▸ **Task directions**:
Repeat every line, exactly, from the very first through the one where "spike of florets" appears. Add nothing else.

═══ Data section ═══

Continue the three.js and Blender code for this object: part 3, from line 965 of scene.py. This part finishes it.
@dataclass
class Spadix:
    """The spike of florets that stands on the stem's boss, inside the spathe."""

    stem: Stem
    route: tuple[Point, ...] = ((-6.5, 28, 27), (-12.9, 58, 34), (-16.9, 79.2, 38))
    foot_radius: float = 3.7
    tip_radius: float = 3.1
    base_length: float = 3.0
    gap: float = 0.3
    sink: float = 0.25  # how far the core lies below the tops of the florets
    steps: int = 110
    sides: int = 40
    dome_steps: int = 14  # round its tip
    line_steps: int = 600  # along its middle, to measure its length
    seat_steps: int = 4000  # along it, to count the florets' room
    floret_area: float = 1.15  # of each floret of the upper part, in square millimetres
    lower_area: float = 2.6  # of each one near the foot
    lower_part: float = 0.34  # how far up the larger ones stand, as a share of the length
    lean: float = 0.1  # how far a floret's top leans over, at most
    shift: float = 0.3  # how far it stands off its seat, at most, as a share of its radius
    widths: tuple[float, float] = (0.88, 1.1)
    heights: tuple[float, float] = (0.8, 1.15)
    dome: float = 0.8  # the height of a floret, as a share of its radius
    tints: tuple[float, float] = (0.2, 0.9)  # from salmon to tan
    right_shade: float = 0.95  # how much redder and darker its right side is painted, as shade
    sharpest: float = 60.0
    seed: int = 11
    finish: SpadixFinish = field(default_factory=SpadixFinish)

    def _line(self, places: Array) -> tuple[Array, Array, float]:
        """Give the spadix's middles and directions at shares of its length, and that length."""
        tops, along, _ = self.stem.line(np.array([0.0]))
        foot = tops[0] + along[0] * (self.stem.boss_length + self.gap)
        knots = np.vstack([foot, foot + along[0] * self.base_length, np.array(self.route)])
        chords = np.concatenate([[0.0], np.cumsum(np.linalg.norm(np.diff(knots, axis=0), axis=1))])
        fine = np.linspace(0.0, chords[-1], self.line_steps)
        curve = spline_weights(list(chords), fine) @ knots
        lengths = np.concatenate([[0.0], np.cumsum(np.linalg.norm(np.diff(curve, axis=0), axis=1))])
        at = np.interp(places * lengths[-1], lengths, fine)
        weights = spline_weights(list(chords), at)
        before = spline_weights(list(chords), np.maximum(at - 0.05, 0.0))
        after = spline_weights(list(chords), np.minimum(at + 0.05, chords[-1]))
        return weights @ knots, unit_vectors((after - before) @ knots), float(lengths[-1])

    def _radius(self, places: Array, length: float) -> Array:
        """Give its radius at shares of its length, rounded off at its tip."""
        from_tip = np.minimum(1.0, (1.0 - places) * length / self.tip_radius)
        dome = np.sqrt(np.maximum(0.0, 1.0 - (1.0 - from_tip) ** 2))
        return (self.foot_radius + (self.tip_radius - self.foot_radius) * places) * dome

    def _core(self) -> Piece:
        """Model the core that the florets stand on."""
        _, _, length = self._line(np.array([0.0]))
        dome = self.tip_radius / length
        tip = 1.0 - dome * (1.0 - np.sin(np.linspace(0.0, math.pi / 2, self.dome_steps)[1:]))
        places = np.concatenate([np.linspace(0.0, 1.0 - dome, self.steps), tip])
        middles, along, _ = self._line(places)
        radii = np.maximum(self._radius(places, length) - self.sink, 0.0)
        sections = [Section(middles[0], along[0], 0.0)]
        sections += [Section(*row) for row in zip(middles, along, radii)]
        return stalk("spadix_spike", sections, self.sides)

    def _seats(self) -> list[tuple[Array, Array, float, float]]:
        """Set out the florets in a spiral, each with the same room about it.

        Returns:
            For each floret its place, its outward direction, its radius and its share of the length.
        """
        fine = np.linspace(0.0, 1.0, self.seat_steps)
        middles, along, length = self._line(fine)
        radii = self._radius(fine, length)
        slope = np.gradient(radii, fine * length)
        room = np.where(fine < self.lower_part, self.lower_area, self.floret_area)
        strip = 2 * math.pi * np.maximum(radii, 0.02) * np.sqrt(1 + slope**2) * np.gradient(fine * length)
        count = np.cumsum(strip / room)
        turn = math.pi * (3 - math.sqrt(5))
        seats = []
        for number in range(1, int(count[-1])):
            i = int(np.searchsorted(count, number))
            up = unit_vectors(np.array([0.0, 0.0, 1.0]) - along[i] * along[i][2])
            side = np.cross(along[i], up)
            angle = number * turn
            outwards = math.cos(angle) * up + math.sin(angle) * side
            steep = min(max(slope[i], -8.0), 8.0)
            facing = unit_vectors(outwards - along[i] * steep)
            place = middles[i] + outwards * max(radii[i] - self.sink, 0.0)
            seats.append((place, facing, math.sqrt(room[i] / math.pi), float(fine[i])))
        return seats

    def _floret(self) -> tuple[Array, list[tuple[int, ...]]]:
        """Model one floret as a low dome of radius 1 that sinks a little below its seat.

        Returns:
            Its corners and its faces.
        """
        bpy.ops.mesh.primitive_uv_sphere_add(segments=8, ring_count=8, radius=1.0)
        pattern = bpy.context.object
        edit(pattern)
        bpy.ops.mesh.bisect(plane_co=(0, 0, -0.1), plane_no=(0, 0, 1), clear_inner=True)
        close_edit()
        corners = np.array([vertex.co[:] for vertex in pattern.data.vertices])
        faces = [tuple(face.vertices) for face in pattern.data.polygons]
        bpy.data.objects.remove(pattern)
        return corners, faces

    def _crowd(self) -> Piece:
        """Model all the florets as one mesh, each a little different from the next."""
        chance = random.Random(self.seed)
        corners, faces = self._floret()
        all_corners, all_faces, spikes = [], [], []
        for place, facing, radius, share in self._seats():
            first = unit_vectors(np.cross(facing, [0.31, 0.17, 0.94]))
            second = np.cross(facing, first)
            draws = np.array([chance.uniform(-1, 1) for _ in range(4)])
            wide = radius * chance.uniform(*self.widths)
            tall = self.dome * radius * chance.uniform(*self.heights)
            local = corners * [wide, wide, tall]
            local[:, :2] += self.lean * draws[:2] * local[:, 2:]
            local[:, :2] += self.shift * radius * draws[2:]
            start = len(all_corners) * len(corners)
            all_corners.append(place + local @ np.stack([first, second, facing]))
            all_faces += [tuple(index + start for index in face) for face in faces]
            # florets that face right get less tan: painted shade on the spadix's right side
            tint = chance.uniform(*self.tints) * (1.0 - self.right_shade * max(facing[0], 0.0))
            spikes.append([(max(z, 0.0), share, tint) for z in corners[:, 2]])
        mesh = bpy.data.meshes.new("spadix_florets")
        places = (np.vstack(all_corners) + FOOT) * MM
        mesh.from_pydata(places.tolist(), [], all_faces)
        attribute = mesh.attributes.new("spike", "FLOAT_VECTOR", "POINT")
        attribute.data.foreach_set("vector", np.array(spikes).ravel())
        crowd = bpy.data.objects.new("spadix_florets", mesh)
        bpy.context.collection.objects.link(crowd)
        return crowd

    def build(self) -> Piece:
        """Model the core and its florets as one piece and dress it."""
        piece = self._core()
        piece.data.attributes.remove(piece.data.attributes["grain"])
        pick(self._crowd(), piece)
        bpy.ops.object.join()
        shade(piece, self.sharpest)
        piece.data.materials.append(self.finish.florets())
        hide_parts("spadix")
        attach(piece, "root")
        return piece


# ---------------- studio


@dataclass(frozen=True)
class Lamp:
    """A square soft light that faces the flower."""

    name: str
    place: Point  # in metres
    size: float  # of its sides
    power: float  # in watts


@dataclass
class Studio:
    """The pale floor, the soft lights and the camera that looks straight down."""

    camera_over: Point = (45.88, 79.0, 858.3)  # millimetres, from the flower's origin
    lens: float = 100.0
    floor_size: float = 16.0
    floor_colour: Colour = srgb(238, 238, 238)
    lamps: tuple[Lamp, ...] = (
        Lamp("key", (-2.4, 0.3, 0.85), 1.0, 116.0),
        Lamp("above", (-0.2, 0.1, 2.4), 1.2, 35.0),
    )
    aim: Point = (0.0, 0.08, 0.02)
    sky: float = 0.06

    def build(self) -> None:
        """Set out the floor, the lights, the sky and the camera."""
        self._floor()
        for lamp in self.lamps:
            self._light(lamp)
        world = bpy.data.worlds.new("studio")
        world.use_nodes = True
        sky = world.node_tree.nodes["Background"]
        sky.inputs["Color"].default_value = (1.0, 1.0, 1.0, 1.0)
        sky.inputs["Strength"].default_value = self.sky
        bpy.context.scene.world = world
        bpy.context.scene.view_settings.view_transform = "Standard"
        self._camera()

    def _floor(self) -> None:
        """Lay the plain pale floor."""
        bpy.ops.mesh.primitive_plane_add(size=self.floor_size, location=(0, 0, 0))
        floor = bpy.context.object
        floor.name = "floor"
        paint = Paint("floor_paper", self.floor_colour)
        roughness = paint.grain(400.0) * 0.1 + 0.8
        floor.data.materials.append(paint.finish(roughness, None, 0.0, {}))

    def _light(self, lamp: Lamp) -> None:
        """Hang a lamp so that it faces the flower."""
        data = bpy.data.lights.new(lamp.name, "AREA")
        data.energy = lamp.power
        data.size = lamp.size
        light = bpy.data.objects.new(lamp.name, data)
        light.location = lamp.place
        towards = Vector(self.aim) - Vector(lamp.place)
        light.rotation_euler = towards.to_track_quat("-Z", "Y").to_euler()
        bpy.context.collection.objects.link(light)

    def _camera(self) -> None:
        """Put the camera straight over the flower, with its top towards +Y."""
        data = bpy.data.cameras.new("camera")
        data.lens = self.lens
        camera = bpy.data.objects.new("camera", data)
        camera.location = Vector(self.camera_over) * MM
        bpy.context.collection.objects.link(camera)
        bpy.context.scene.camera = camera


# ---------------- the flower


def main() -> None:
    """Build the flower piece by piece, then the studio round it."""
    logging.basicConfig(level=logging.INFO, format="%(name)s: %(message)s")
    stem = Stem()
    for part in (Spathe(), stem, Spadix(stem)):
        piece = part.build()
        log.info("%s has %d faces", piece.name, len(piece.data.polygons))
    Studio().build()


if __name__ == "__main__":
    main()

═══

▸ **Solution to this exercise**:
Continue the three.js and Blender code for this object: part 3, from line 965 of scene.py. This part finishes it.
@dataclass
class Spadix:
    """The spike of florets that stands on the stem's boss, inside the spathe."""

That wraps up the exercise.